Como sucede con frecuencia con las mujeres hermosas, no sabemos si nos mira ella o su belleza;
no sabemos si nos ve con sus ojos de ahora o con los de siempre, que son los que le puso un día el señor
chanel y ella no se ha vuelto a quitar, para qué.
El merodeo es un arte de dudas exactas, ya lo dijo Maestro Ortega: o se hace precisión, o se hace
literatura, o se calla uno. Pues bien, los merodeadores hacemos precisión.

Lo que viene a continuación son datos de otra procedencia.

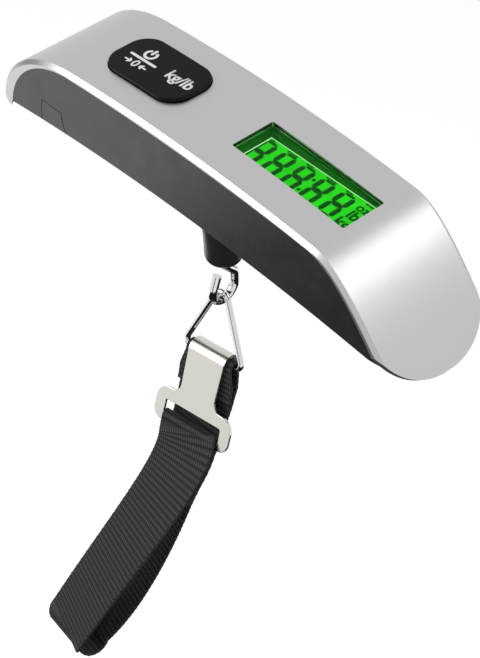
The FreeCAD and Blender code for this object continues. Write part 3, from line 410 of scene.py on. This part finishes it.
def print_on(piece, under, thickness):
    """Lay a flat print on the surface below it, then give it the thickness of its ink."""
    drape = piece.modifiers.new("drape", "SHRINKWRAP")
    drape.target = under
    drape.wrap_method = "PROJECT"
    drape.use_project_z = True
    drape.use_negative_direction = True
    drape.use_positive_direction = False
    drape.offset = thickness / 2
    depth = piece.modifiers.new("depth", "SOLIDIFY")
    depth.thickness = thickness
    depth.offset = 1.0
    work_in(piece)


# The marks' places on the key's face: the sign over the bar, the nought with its arrows below it.
SIGN = (-30.55 * MM, 2.15 * MM)
SIGN_RADIUS = 1.7 * MM
SIGN_STROKE = 0.85 * MM
SIGN_OPENING = (122, 418)           # where the ring starts and ends, degrees
STEM = (0.35 * MM, 2.1 * MM)        # from the sign's middle
BAR_Y = -0.75 * MM
BAR_ENDS = (-35.0 * MM, -25.7 * MM)
BAR_STROKE = 0.9 * MM
NOUGHT_Y = -3.4 * MM
NOUGHT_HEIGHT = 4.1 * MM
ARROW_Y = -3.35 * MM
ARROW_TIP, ARROW_TAIL = 1.75 * MM, 3.9 * MM
BARB_BACK, BARB_OUT = 0.85 * MM, 0.75 * MM
ARROW_STROKE = 0.55 * MM
UNITS = (-16.5 * MM, 0.0)
UNITS_HEIGHT = 5.3 * MM
marks = [strip_mesh("sign", ring_stroke(SIGN, SIGN_RADIUS, *SIGN_OPENING, SIGN_STROKE)),
         outline_mesh("stem", stroke(*[(SIGN[0], SIGN[1] + end) for end in STEM], SIGN_STROKE)),
         outline_mesh("bar", stroke(*[(end, BAR_Y) for end in BAR_ENDS], BAR_STROKE)),
         word("0", (SIGN[0], NOUGHT_Y), NOUGHT_HEIGHT),
         word("kg/lb", UNITS, UNITS_HEIGHT, squeeze=0.93)]
for side in (-1, 1):
    tip = (SIGN[0] + side * ARROW_TIP, ARROW_Y)
    tail = (SIGN[0] + side * ARROW_TAIL, ARROW_Y)
    marks.append(outline_mesh("shaft", stroke(tip, tail, ARROW_STROKE)))
    for wing in (-1, 1):
        barb = (tip[0] + side * BARB_BACK, tip[1] + wing * BARB_OUT)
        marks.append(outline_mesh("barb", stroke(tip, barb, ARROW_STROKE)))
key_marks = gather("key_marks", marks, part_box("key_cap")[1].z + CLEAR)
print_on(key_marks, nodes["key_cap"], INK)
finish(key_marks, surface("white_ink", (0.88, 0.88, 0.88), 0.45, grain=0.3, mottle=0.04, dimple=0.003))
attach(key_marks, "key")

# ---- display ----------------------------------------------------------------------------------------
# A positive seven-segment liquid crystal glass on a light guide that glows green. Its dark segments
# stand under a clear window, inside a frame that glows itself: painted light for the glow it picks up.
GLOW_PATCH = 9 * MM                 # size of the glow's lighter and darker patches


def glow_finish(name, deep, bright, strength):
    """A glow between two greens over broad noise: the crystal's own backlight, or painted light elsewhere.
    """
    look, tree, out = new_material(name)
    shader = tree.nodes.new("ShaderNodeBsdfPrincipled")
    shader.inputs["Roughness"].default_value = 0.25
    shader.inputs["Base Color"].default_value = (0.0, 0.06, 0.0, 1)
    shader.inputs["Specular IOR Level"].default_value = 0.0
    shader.inputs["Emission Strength"].default_value = strength
    place = tree.nodes.new("ShaderNodeTexCoord")
    noise = tree.nodes.new("ShaderNodeTexNoise")
    noise.inputs["Scale"].default_value = 1 / GLOW_PATCH
    noise.inputs["Detail"].default_value = 2.0
    link(tree, place.outputs["Object"], noise.inputs["Vector"])
    tint = tree.nodes.new("ShaderNodeMix")
    tint.data_type = "RGBA"
    tint.inputs["A"].default_value = (*deep, 1)
    tint.inputs["B"].default_value = (*bright, 1)
    link(tree, noise.outputs["Fac"], tint.inputs["Factor"])
    link(tree, tint.outputs["Result"], shader.inputs["Emission Color"])
    link(tree, shader.outputs[0], out.inputs["Surface"])
    return look


finish("lcd_glass", glow_finish("lit_crystal", (0.006, 0.44, 0.003), (0.024, 0.86, 0.010), 0.92))
finish("backlight", surface("light_guide", (0.55, 0.80, 0.55), 0.3, grain=0.4))
finish("contact_strips", surface("zebra_rubber", (0.35, 0.35, 0.36), 0.7, grain=0.1, mottle=0.3,
                                 stretch=(1, 0.05, 0.05)))
# The frame's glow is painted light: it stands in for the backlight that falls on the frame's walls.
finish("display_frame", glow_finish("painted_frame_glow", (0.0, 0.012, 0.0), (0.003, 0.11, 0.004), 1.0))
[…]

Una mujer puede desordenarse mucho más que un árbol, mucho más que un caballo, mucho más
que un hombre. Y, además, un árbol desordenado es leña, a un caballo desordenado hay que sacrificarlo,
un hombre desordenado tiene que reordenarse, pero una mujer puede desordenarse y, encima, estar más
en su ser, e incluso más hermosa.
Cuando miramos a una mujer a través de la ventanita de una fotografía, a (algunos) merodeadores
nos parece que ellas tienen un objetivo, una finalidad, una meta que es simplemente estar. Están, ya está: como
dice el poeta: sólo la vida, así: cosa bravísima.
Estas (y otras similares) son las dudas exactas que (algunos) merodeadores amamos. ‘Y hablan un
idioma lento amarillo feliz como un lazo de oro en el cuello’, dice el poeta, que (también) se dedica a la belleza.